« Si les discussions ont été franches, parfois musclées, aucun coup n'a été échangé, personne n'est dans les cordes et je crois que tout le monde sort gagnant. »
Prononcées avec fierté par Olivier Véran lors de la conclusion du Ségur de la Santé, le 21 juillet, ces paroles, au terme de la trêve estivale, se heurtent à la réalité d'une rentrée sous tension, où les impatiences pointent déjà.
Lessivés par la crise sanitaire, aujourd'hui inquiets de la situation épidémique (lire aussi page 8), les soignants nourrissent l'espoir de voir l'hôpital public respirer. De l'air : c'est justement ce que le gouvernement a garanti au secteur en débloquant 8,2 milliards d'euros pour revaloriser les salaires et les métiers et 6 milliards d'euros pour l'investissement hospitalier (en sus de 13 milliards d'euros de reprise de dette).
Pour les praticiens hospitaliers en particulier, un accord à 450 millions d'euros par an a été conclu avec trois des cinq organisations représentatives (CMH, INPH et SNAM-HP). Du jamais vu. Ces enveloppes devront se « traduire en résultats concrets, sur le terrain, dans vos services, dans vos cabinets, dans vos établissements médico-sociaux, partout ou vous exercez », a promis le ministre aux soignants. Pas moins de 33 mesures ont été annoncées mais qui renvoient parfois à un calendrier incertain – dont la promesse de 15 000 recrutements pour soutenir l'emploi hospitalier et pourvoir les emplois vacants ou encore la remédicalisation de la gouvernance.
Les fédérations applaudissent, les médecins moins...
Tout le monde sort-il vraiment « gagnant » du Ségur ? Malgré les montants très significatifs sur la table, la communauté hospitalière reste divisée. Les fédérations hospitalières sont les plus enthousiastes. Côté secteur public, la FHF a salué un plan « qui, enfin, fait bouger les lignes de notre système de santé ». La réouverture de 4 000 lits « à la demande » est « une très bonne chose », de même que les annonces relatives aux EHPAD (pérennisation des astreintes sanitaires, renforcement des équipes infirmières de nuit, hospitalisation directe sans passage aux urgences).
Côté cliniques, la FHP est soulagée d'obtenir « une juste revalorisation des professionnels de l’hospitalisation privée dans une démarche de quasi-égalité de traitement » et, plus largement, des mesures qui « vont dans le bon sens et augurent d’une nouvelle dynamique » plus propice aux acteurs de terrain.
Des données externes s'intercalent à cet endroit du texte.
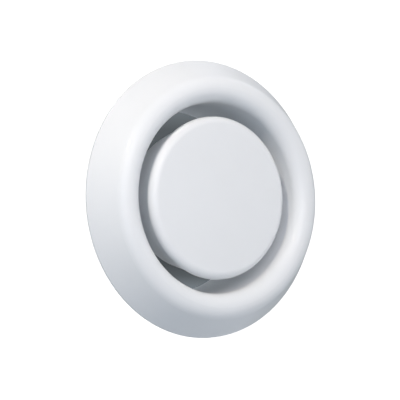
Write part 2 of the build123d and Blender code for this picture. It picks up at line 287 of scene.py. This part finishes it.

En première ligne, les médecins hospitaliers sont nettement plus tempérés. Le collectif inter-hôpitaux (CIH) a haussé le ton au cœur de l'été. Après avoir apprécié en juillet les « éléments intéressants » contenus dans le plan, le CIH a déploré fin août l'absence de « signaux indiquant que le Ségur de la Santé ait déclenché le choc d'attractivité espéré ». Malgré des « arbitrages financiers [qui] traduisent un effort conséquent de la nation », la conférence de présidents des commissions médicales d'établissements (CME) juge également que le compte n'y est pas pour les PH. Quid de l'augmentation de la prime d'exercice territorial, de la prime d'engagement de la carrière hospitalière, de la revalorisation d'indemnités managériales et des valences ? s'interroge la conférence, tandis que le ministère renvoie ces requêtes à une nouvelle « concertation ».
« Arnaque »
Avoir laissé le dossier de l'attractivité médicale en jachère ne passe pas au SNPHARe. Le syndicat membre d'Action praticiens hôpital (APH, non signataire des accords salariaux) n'a eu de cesse de crier au « grand coup de communication » tout l'été. Il réclame l'ouverture d'un chantier sur la permanence des soins et le temps de travail à l'hôpital et surtout la correction du « décrochage de 30 % » de la grille salariale des PH. Les PH reprochent au gouvernement d'avoir supprimé les trois premiers échelons en entrée de carrière pour les médecins uniquement nommés à partir de l'automne 2020. « Ce qui devrait être une revalorisation des traitements des PH source d'attractivité devient finalement une source d'iniquité », peste le syndicat, qui dénonce une « arnaque », ce dont le ministère se défend.
Alors que le gouvernement se concentre sur le plan de relance économique, des voix s'élèvent pour réclamer l'ouverture de nouvelles négociations – un « Ségur 2 ». Parmi elle, le collectif Santé en danger rassemble plus de 130 000 membres – médecins, paramédicaux et usagers déçus. Une initiative en marge des syndicats lancée sur les réseaux sociaux par un anesthésiste du Pas-de-Calais qui n'est pas sans rappeler celle des collectifs hospitaliers (CIU, CIH), dont la force de frappe n'est plus à démontrer.